La fille du R.E.R
André Téchiné
par Helen Faradji
En regardant La fille du R.E.R., on imagine presque l’intitulé de l’examen : « exposer les conditions familiales, psychologiques et sociales qui ont permis l’avènement de l’affaire du R.E.R. puis analyser l’impact du fait-divers en termes de répercussions concrètes sur la société française ». Avec l’enthousiasme de l’élève studieux qui espère les félicitations du jury, André Téchiné remet sa copie en illustrant en deux chapitres très minutieux chacune des demandes.

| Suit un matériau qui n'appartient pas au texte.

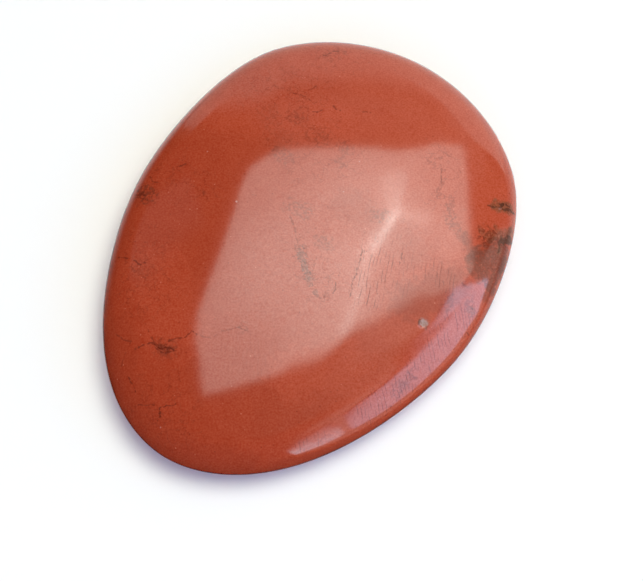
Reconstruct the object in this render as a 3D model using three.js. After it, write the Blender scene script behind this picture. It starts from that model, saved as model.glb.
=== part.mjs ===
// A palm stone: one flat, egg-shaped pebble of polished red jasper.
// Units are millimetres and +Z is up. +X runs along the stone to its blunt end.
// The origin is under the middle of the stone, on the surface that it rests on.
import * as THREE from 'three';
import { mergeVertices } from 'three/addons/utils/BufferGeometryUtils.js';

// Outline, seen from above, before the edge is rounded off
const LENGTH = 65.2;
const WIDTH = 50;
const BLUNTNESS = 0.18; // how much wider the blunt end is than the middle, as a share
const BELLY = 0.12; // how much both ends are fuller than an ellipse's
const BEND = -0.65; // sideways bow of the long axis
const SQUARENESS = 1.9; // 2 is an ellipse, less is a little leaner
const WORN_FLANKS = [
  // straighter stretches of the outline: the way they face, and their reach from the middle
  { facing: 83, reach: 27.1 },
  { facing: -79, reach: 29.35 },
];
const FLANK_BLEND = 6;

// Section. Heights are above and below the stone's widest level.
const TOP_HEIGHT = 6;
const TOP_CROWN = 2.7; // how far the top falls from its middle to the outline
const UNDER_DEPTH = 5.8;
const UNDER_CROWN = 2.9;
const REST_DEPTH = 5.65; // the small flat spot underneath cuts the lowest point off here
const EDGE_BLEND = 4.2; // rounds the edge to a radius of about 3.6

// Ridge: a faint line across the top, beyond which it falls away a little faster
const RIDGE_FACING = -83;
const RIDGE_REACH = 10.4; // from the middle of the stone to the line
const RIDGE_SLOPE = 0.028;
const RIDGE_BLEND = 1.2;

// Bevel: the stone's flank is ground in two passes that run together
const BEVEL_FACING = -105;
const BEVEL_INSET = 2.3; // from the outline to where the two passes meet
const BEVEL_HEIGHT = 2.7;
const BEVEL_TILTS = [26, 37];
const BEVEL_ROLL = 1; // blend between the two passes
const BEVEL_CREASE = 0.3; // blend along the bevel's lower edge
const BEVEL_EASE = 0.1; // how much softer the blend gets towards its upper edge
const BEVEL_FADE = 3; // how fast the bevel runs out to both sides

const MESH_DETAIL = 20; // 8820 triangles
const HALVINGS = 40;
const SHORTEST = 0.3; // as shares of the starting ellipsoid, around where the surface lies
const LONGEST = 1.6;

const radians = THREE.MathUtils.degToRad;

// The larger of two values, with a rounded change from one to the other
function smoothMax(a, b, blend) {
  const overlap = Math.max(blend - Math.abs(a - b), 0) / blend;
  return Math.max(a, b) + overlap * overlap * blend / 4;
}

// How far a point lies outside a straight side that faces a given way
function outsideSide(x, y, facing, reach) {
  return x * Math.cos(radians(facing)) + y * Math.sin(radians(facing)) - reach;
}

// How far a point lies outside the egg-shaped outline, seen from above
function outsideOutline(x, y) {
  const along = x / (LENGTH / 2);
  const halfWidth = WIDTH / 2 * (1 + BLUNTNESS * along + BELLY * along * along);
  const across = (y - BEND * (1 - along * along)) / halfWidth;
  const sum = Math.abs(along) ** SQUARENESS + Math.abs(across) ** SQUARENESS;
  let outside = (sum ** (1 / SQUARENESS) - 1) * (LENGTH + WIDTH) / 4;
  for (const { facing, reach } of WORN_FLANKS) {
    outside = smoothMax(outside, outsideSide(x, y, facing, reach), FLANK_BLEND);
  }
  return outside;
}

// How far the top has fallen beyond the ridge
function ridgeFall(x, y) {
  return RIDGE_SLOPE * smoothMax(0, outsideSide(x, y, RIDGE_FACING, RIDGE_REACH), RIDGE_BLEND);
}

// How far a point lies outside the bevel, which follows the outline and fades out sideways
function outsideBevel(x, y, z, outline) {
  const turnedAway = 1 - Math.cos(Math.atan2(y, x) - radians(BEVEL_FACING));
  const height = BEVEL_HEIGHT + BEVEL_FADE * turnedAway;
  const passes = BEVEL_TILTS.map((tilt) => (
    (z - height) * Math.cos(radians(tilt)) + (outline + BEVEL_INSET) * Math.sin(radians(tilt))
  ));
  return smoothMax(passes[0], passes[1], BEVEL_ROLL);
}

// How far a point lies outside the whole stone: below zero is inside
function outsideStone(x, y, z) {
  const spread = (x / (LENGTH / 2)) ** 2 + (y / (WIDTH / 2)) ** 2;
  const outline = outsideOutline(x, y);
  const top = z - (TOP_HEIGHT - TOP_CROWN * spread - ridgeFall(x, y));
  const under = -z - (UNDER_DEPTH - UNDER_CROWN * spread);
  let outside = smoothMax(outline, top, EDGE_BLEND);
  outside = smoothMax(outside, under, EDGE_BLEND);
  const ease = BEVEL_CREASE + BEVEL_EASE * Math.max(-outline - BEVEL_INSET, 0);
  outside = smoothMax(outside, outsideBevel(x, y, z, outline), ease);
  return Math.max(outside, -z - REST_DEPTH);
}

// Moves a point of the ellipsoid along its line from the middle, until it lies on the stone
function settle(point) {
  let inner = SHORTEST;
  let outer = LONGEST;
  for (let i = 0; i < HALVINGS; i++) {
    const middle = (inner + outer) / 2;
    if (outsideStone(point.x * middle, point.y * middle, point.z * middle) < 0) {
      inner = middle;
    } else {
      outer = middle;
    }
  }
  return point.multiplyScalar(inner);
}

function stoneGeometry() {
  const sphere = new THREE.IcosahedronGeometry(1, MESH_DETAIL);
  sphere.deleteAttribute('normal');
  sphere.deleteAttribute('uv');
  const geometry = mergeVertices(sphere);
  geometry.scale(LENGTH / 2, WIDTH / 2, TOP_HEIGHT);
  const position = geometry.attributes.position;
  const point = new THREE.Vector3();
  for (let i = 0; i < position.count; i++) {
    settle(point.fromBufferAttribute(position, i));
    position.setXYZ(i, point.x, point.y, point.z);
  }
  geometry.computeBoundingBox();
  const middle = geometry.boundingBox.getCenter(new THREE.Vector3());
  geometry.translate(-middle.x, -middle.y, -geometry.boundingBox.min.z);
  geometry.computeVertexNormals();
  return geometry;
}

const jasper = new THREE.MeshStandardMaterial({ color: 0xb04a30, roughness: 0.15, metalness: 0 });

const stone = new THREE.Mesh(stoneGeometry(), jasper);
stone.name = 'stone';

const group = new THREE.Group();
group.add(stone);

export default group;
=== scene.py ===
import math

import bmesh
import bpy
import numpy as np
from mathutils import Matrix, Vector


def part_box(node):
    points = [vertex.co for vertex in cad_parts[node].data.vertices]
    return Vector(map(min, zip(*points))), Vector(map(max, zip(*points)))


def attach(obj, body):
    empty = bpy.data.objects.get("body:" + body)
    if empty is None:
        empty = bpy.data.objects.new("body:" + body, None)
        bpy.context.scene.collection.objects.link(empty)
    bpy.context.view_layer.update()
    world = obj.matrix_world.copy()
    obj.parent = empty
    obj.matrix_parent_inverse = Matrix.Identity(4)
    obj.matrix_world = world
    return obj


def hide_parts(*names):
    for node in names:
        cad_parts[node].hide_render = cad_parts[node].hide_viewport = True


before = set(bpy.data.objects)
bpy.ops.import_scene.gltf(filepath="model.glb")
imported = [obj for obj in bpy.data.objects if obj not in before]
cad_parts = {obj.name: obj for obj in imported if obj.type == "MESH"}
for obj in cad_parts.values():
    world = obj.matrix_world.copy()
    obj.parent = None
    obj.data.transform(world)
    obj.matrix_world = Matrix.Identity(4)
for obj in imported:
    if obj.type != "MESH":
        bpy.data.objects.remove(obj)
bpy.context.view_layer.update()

# One palm stone of polished red jasper, on a pale table under soft window light.
# The stone's form is worked out in millimetres, as it is drawn, and then laid
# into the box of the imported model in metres. A rise is a pair of values, where
# something starts and where it is full.
MM = 0.001

# Photograph
PHOTO_WIDTH = 643
PHOTO_HEIGHT = 581
LENS = 85.0
SENSOR = 36.0
CAMERA_ELEVATION = math.radians(68)
CAMERA_TURN = math.radians(-59.15)  # how far round the stone the photograph was taken
CAMERA_DISTANCE = 0.1976
CAMERA_AIM = Vector((-0.00313, -0.0046, 0.00565))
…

L’affaire du R.E.R., c’est celle qui enflamma le paysage médiatique français en juillet 2004 en lorsqu’une jeune chômeuse prétendit avoir été victime d’une agression antisémite dans un train de banlieue avant de se rétracter deux jours plus tard. Dans un contexte où se multipliaient les provocations antijuives, les journaux s’emparèrent de son histoire pour en révéler toute la substantifique moelle sensationnaliste. Adapté de R.E.R.., la pièce de théâtre qu’en tira Jean-Marie Besset, La fille du R.E.R.. revient donc sur les faits en brodant autour du thème imposé avec application. La jeune fille s’appellera donc Jeanne, aura une aventure avec un jeune lutteur aux tendances délinquantes et vivra avec sa mère, Louise, une gardienne d’enfants, dont l’ami d’enfance, Samuel Bleistein, est avocat.

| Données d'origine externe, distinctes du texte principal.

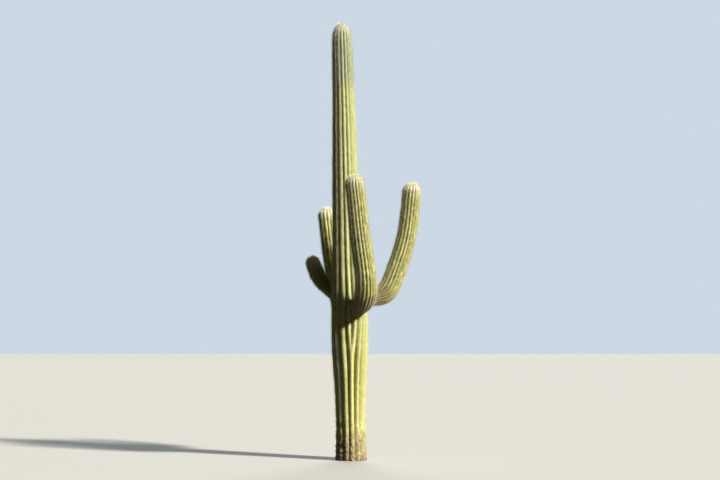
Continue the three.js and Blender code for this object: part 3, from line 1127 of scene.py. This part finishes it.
def make_world():
    """A plain pale backdrop, and a dimmer fill that is cool from above and warm from below."""
    world = bpy.data.worlds.new("studio")
    bpy.context.scene.world = world
    world.use_nodes = True
    world.node_tree.nodes.clear()
    nodes = Nodes(world.node_tree)
    direction = nodes.node("ShaderNodeTexCoord").outputs["Generated"]
    span = {"Value": nodes.third(direction), "From Min": -0.2, "From Max": 0.5}
    upward = nodes.node("ShaderNodeMapRange", span).outputs["Result"]
    fill_colour = nodes.mix(upward, colour(196, 174, 84), colour(202, 213, 222))
    fill = nodes.node("ShaderNodeBackground", {"Color": fill_colour, "Strength": FILL_STRENGTH})
    backdrop = nodes.node("ShaderNodeBackground", {"Color": colour(204, 216, 228)})
    seen = nodes.node("ShaderNodeLightPath").outputs["Is Camera Ray"]
    chosen = nodes.node("ShaderNodeMixShader", {0: seen, 1: fill.outputs[0], 2: backdrop.outputs[0]})
    nodes.node("ShaderNodeOutputWorld", {"Surface": chosen.outputs[0]})


def make_lamp(name, turn, rise, softness, strength, tint):
    """A far lamp with soft-edged shadows. turn is its direction round the plant, rise its height."""
    light = bpy.data.lights.new(name, "SUN")
    light.energy = strength
    light.angle = math.radians(softness)
    light.color = tint
    turn, rise = math.radians(turn), math.radians(rise)
    level = math.cos(rise)
    towards_light = Vector((level * math.cos(turn), level * math.sin(turn), math.sin(rise)))
    new_object(name, light).rotation_euler = towards_light.to_track_quat("Z", "Y").to_euler()


def make_camera():
    """Looks along +Y from a standing eye, takes in the whole plant and shows colours as they are."""
    camera = bpy.data.cameras.new("camera")
    camera.lens = CAMERA_LENS
    camera.sensor_width = 36.0
    camera.clip_end = 300.0
    holder = new_object("camera", camera)
    holder.location = CAMERA_PLACE
    line_of_sight = Vector(CAMERA_AIM) - Vector(CAMERA_PLACE)
    holder.rotation_euler = line_of_sight.to_track_quat("-Z", "Y").to_euler()
    bpy.context.scene.camera = holder
    bpy.context.scene.view_settings.view_transform = "Standard"


make_camera()
make_world()
for lamp_name, lamp in LAMPS.items():
    make_lamp(lamp_name, **lamp)
make_floor()
rng = np.random.default_rng(SEED)
trunk, arms = make_limbs()
limbs = [trunk, *arms]
make_skins(trunk, arms)
cushions = gather_cushions(limbs, rng)
make_cushions(cushions, rng)
make_spines(cushions, rng)
make_tip_felt(limbs)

Si on le sent motivé par la même ambition que celle qui traversait son récit bouleversant des années Sida, Les témoins, soit observer des destins individuels pour les transformer en chronique sociale et universelle, le film reste pourtant bien en deçà de ce qu’il promettait. Peut-être parce que Téchiné ne semble oser aborder son sujet que du bout de l’illeton, par peur de déclencher d’autres vagues d’hystérie collective. Ou peut-être parce que le recul lui manquait encore. Ou peut-être encore parce qu’il s’est rendu compte en cours de travail qu’il n’y avait eu là qu’un simple dérapage collectif, sans réelle importance.

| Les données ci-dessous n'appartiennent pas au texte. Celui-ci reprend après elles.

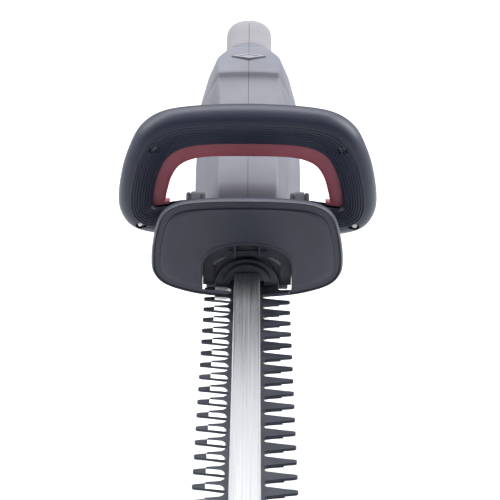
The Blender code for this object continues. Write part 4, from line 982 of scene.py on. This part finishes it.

Car la dimension qui domine dans La fille du R.E.R. est bien celle de l’anecdote. Malgré une seconde partie (les fameuses conséquences) où le cinéaste semble sans cesse vouloir forcer la note de l’événement en le rendant plus grand que nature, le film reste concentré, pour ne pas dire obnubilé, sur ses personnages, et notamment celui de la jeune menteuse (expressive Émilie Dequenne). Sans jugement, ni c’est vrai complaisance, il les observe plutôt comme un taxidermiste scruterait les corps raidis de papillons en les classant consciencieusement par espèces : la fille névrosée en manque d’amour, la mère dépassée, l’avocat utopiste aux poches pleines, le père libertaire et insouciant, le jeune garçon juif pour qui la religion fait partie du processus de construction identitaire. Tous les ingrédients du précipité sont là. Mélangez et laissez agir. Le projet est quasiment scientifique : Téchiné n’est pas là pour représenter, mais pour interpréter, pour échafauder une construction intellectuelle, pour éclairer le monde. Comme c’est ambitieux! Comme c’est mécanique. Car à force de laisser la thèse soigneusement élaborée prendre d’assaut chaque séquence, à force de garder le cadre de son récit aussi obstinément clos, c’est aussi la force vitale de son film qui s’assèche. Sur un terreau si sec, rien d’étonnant alors que rien ne pousse. Pas la moindre transcendance, pas le moindre désir de hors-champ, pas la moindre pensée globale. La démonstration se referme sur elle-même. La théorie tombe à l’eau.
Mais c’est aussi dans sa mise en scène que Téchiné fait preuve d’un didactisme particulièrement agaçant. Plans heurtés, rythme chaotique, sur-détermination du mouvement par des ralentis ou une caméra à l’épaule comme des éclairs d’agitation qui viendraient perturber le calme avant la tempête : c’est tout un système esthétique qui souligne avec redondance ce qu’il y a à penser. Le cinéaste filme son héroïne avec fébrilité, nervosité même? C’est qu’elle est insaisissable. Il ne s’attarde qu’à peine sur des éléments essentiels du récit? C’est que tout n’est que mensonge et fabrication, de toutes façons. La photographie laissera chaque image comme nimbée d’une sorte de voile? C’est qu’il peut s’en cacher des choses, derrière les apparences. Chaque scène est ainsi songée, cérébrale, explicative, pesant de tout son poids sur le récit. Et c’est assez rapidement que le jupon du sociologue aux grandes théories se met à dépasser, cachant celui du cinéaste sensible et délicat que sait aussi être Téchiné. Dommage, car si sa Fille du R.E.R. ne manque certes pas de cohérence et de logique, c’est d’un véritable déficit de vie et de vérité dont il souffre. Pour un film sur le mensonge, c’est tout de même le comble.